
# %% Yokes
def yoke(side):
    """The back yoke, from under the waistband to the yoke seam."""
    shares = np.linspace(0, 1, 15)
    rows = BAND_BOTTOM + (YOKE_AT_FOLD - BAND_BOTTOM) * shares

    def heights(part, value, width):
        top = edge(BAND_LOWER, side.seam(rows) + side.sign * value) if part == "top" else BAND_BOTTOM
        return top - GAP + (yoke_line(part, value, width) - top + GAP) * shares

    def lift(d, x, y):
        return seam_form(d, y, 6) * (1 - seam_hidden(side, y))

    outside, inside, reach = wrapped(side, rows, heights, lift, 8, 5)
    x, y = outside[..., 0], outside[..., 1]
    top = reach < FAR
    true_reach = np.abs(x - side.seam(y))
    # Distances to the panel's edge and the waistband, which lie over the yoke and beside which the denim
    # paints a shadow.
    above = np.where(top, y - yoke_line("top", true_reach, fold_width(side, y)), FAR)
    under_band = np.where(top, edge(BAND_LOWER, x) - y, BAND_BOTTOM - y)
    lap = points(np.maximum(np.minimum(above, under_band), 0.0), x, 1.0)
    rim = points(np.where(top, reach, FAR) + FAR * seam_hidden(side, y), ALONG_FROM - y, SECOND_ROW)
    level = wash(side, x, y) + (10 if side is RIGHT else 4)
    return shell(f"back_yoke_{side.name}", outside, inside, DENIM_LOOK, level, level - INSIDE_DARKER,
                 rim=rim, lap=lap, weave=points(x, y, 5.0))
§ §
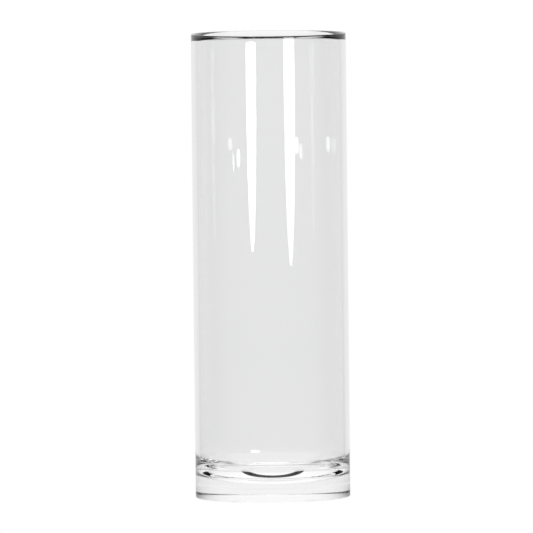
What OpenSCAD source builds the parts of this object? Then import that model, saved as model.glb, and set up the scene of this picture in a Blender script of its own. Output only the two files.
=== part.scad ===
§ §
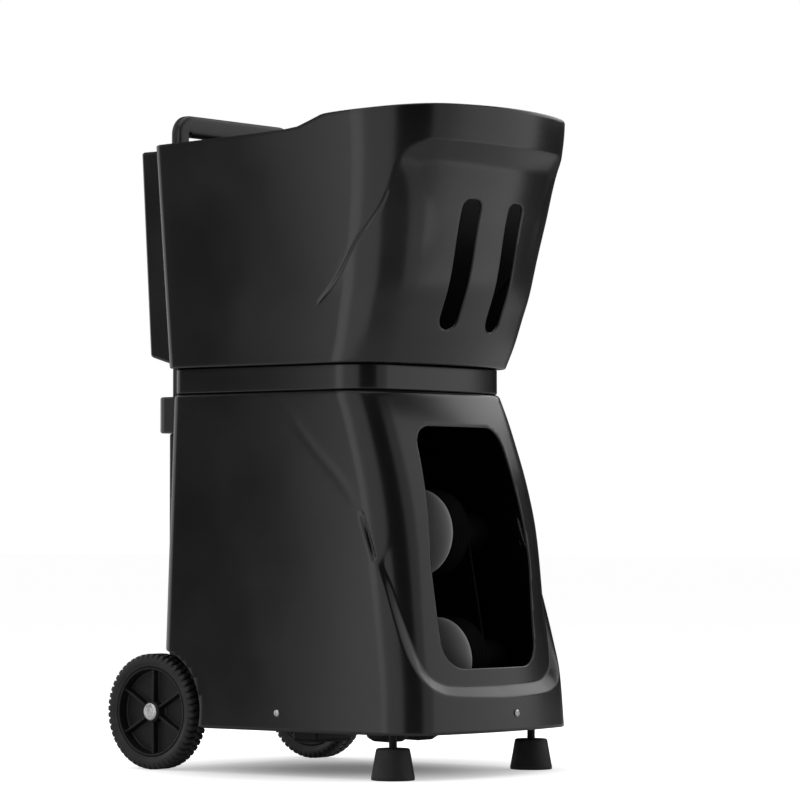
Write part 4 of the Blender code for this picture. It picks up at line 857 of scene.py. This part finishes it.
§ §
Return from the data every line that holds "parts".

- _SOLUTION FOR THIS EXERCISE_:
What OpenSCAD source builds the parts of this object? Then import that model, saved as model.glb, and set up the scene of this picture in a Blender script of its own. Output only the two files.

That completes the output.